Só que calhou de que a minha avó foi internada naquela semana, o meu DIU saiu do lugar e tive que fazer uma consulta de emergência. Além disso, o meu voo mudou de data. Um caos total. Com tudo isso acontecendo, eu acabei não respondendo a mensagem dela. E pior ainda: voltei pra Boston no inverno e entrei em um episódio depressivo grave, em que me isolei do mundo (estou melhor agora, não se preocupem, a depressão sazonal acabou e agora só ficou a normal mesmo).
Quando fui ver, fazia mais de um mês que eu não respondia. Me senti extremamente culpada e uma péssima amiga. Mandei uma mensagem explicando e ela não respondeu. Falei que ia pro Brasil novamente, e nada de resposta. Fiquei devastada.
Mas então, um dia, ela me respondeu e explicou que tinha ficado muito chateada. Também me perguntou mais sobre o que tinha acontecido comigo. Contei tudo, e no fim, ficou tudo bem — a gente se resolveu. E ela me disse algo que ficou comigo: “Quando você estiver assim, é só dizer que não quer conversar. Eu vou entender, e estou aqui pra te ajudar”.
Como vocês podem ver, eu errei. Eu deveria ter explicado para ela toda a situação de São Paulo — e depois a de Boston. Eu não agi como uma boa amiga. Se a gente olhasse no vácuo, o que veríamos seria que eu fiquei um mês ignorando minha amiga.
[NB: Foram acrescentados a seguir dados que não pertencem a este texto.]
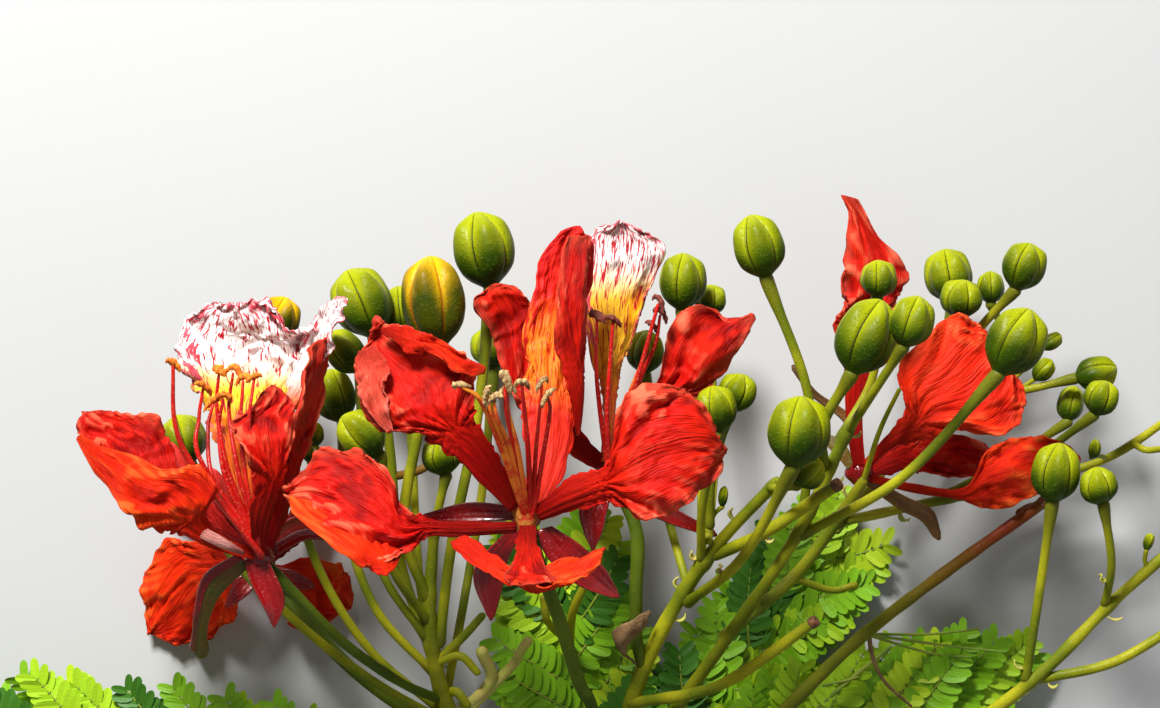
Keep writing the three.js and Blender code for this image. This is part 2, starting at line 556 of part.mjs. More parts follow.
// Cuts a new piece back to the gap from everything that is already there
function seated(piece, rooms) {
  let solid = piece.make(0);
  for (const room of rooms) {
    if (boxesMeet(solid, room)) solid = solid.subtract(room);
  }
  return largestBody(solid);
}

function toMesh(solid, { name, finish }) {
  const { vertProperties, triVerts } = solid.getMesh();
  const geometry = new THREE.BufferGeometry();
  geometry.setAttribute("position", new THREE.BufferAttribute(vertProperties, 3));
  geometry.setIndex(new THREE.BufferAttribute(triVerts, 1));
  const mesh = new THREE.Mesh(geometry, new THREE.MeshStandardMaterial({ ...finish, metalness: 0 }));
  mesh.name = name;
  return mesh;
}

const branch = new THREE.Group();
const rooms = [];
for (const piece of pieces) {
  branch.add(toMesh(seated(piece, rooms), piece));
  rooms.push(piece.make(GAP));
}

// The origin is the middle of the box, on the floor
const box = new THREE.Box3().setFromObject(branch);
const middle = box.getCenter(new THREE.Vector3());
branch.position.set(-middle.x, -middle.y, -box.min.z);

export default branch;
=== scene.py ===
"""A cut flowering branch of a flame tree, lying on a pale floor and seen from straight above.

Lengths are in millimetres until a mesh is made, and the meshes are in metres. A place on the
branch is given as seen: (x, y) in the picture's pixels and its height above the floor in mm.
"""

import logging
import math
from collections.abc import Sequence
from dataclasses import dataclass, field
from enum import Enum, IntEnum
from functools import cache

import bmesh
import bpy
import numpy as np
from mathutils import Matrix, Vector

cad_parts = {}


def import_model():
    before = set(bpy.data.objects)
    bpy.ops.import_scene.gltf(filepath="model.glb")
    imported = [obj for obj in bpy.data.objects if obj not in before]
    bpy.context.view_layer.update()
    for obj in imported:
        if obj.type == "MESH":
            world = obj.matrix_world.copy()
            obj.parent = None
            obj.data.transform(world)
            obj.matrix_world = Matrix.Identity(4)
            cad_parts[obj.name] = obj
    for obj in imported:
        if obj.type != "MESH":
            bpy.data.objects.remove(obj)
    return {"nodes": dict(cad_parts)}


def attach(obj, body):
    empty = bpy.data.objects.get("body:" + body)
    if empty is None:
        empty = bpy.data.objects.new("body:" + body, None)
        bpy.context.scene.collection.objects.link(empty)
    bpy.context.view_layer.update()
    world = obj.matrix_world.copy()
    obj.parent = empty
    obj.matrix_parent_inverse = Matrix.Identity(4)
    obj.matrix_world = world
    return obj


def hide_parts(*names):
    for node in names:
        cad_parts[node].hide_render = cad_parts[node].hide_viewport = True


log = logging.getLogger("branch")

MM = 0.001
MM_PER_PIXEL = 0.27
PICTURE_SIZE = (1160, 708)
EYE_HEIGHT = 1200.0
FOCUS_HEIGHT = 60.0
CUT_END_SEEN = (572, 1240, 7.6)
STALK_SIDES = 6
STEM_SIDES = 8
SEED = 20
WHOLE_TURN = 2 * math.pi
UP = np.array([0.0, 0.0, 1.0])

Place = tuple[float, float, float]
Colour = tuple[float, float, float]
Solid = tuple[np.ndarray, list]
Draws = np.random.Generator
Piece = bpy.types.Object
Material = bpy.types.Material
Node = bpy.types.Node
Socket = bpy.types.NodeSocket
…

Mas o contexto existiu: minha avó estava doente, eu tive que ir ao médico e, depois, entrei em um estado em que não conseguia nem sair de casa — muito menos me comunicar com alguém.
E isso não significa que eu sou uma péssima amiga, ou pessoa. O que eu fiz não foi legal, mas isso não me define. E mais do que isso: não preciso me massacrar pelo resto da vida (ou pelos próximos 18 anos) — e eu aprendi a lidar com situações assim, caso se repitam.
E não é que essa tal de terapia ajuda mesmo?
Enfim, essa tática costuma funcionar pra mim — quando eu lembro de colocar em prática, claro. Quem sabe ela também ajude alguém por aí (caso isso seja um problema pra você). E um spoiler final:
Você vai fazer coisas terríveis. Mas isso não significa que você é uma pessoa terrível. E nada — nadica de nada — acontece em um vácuo.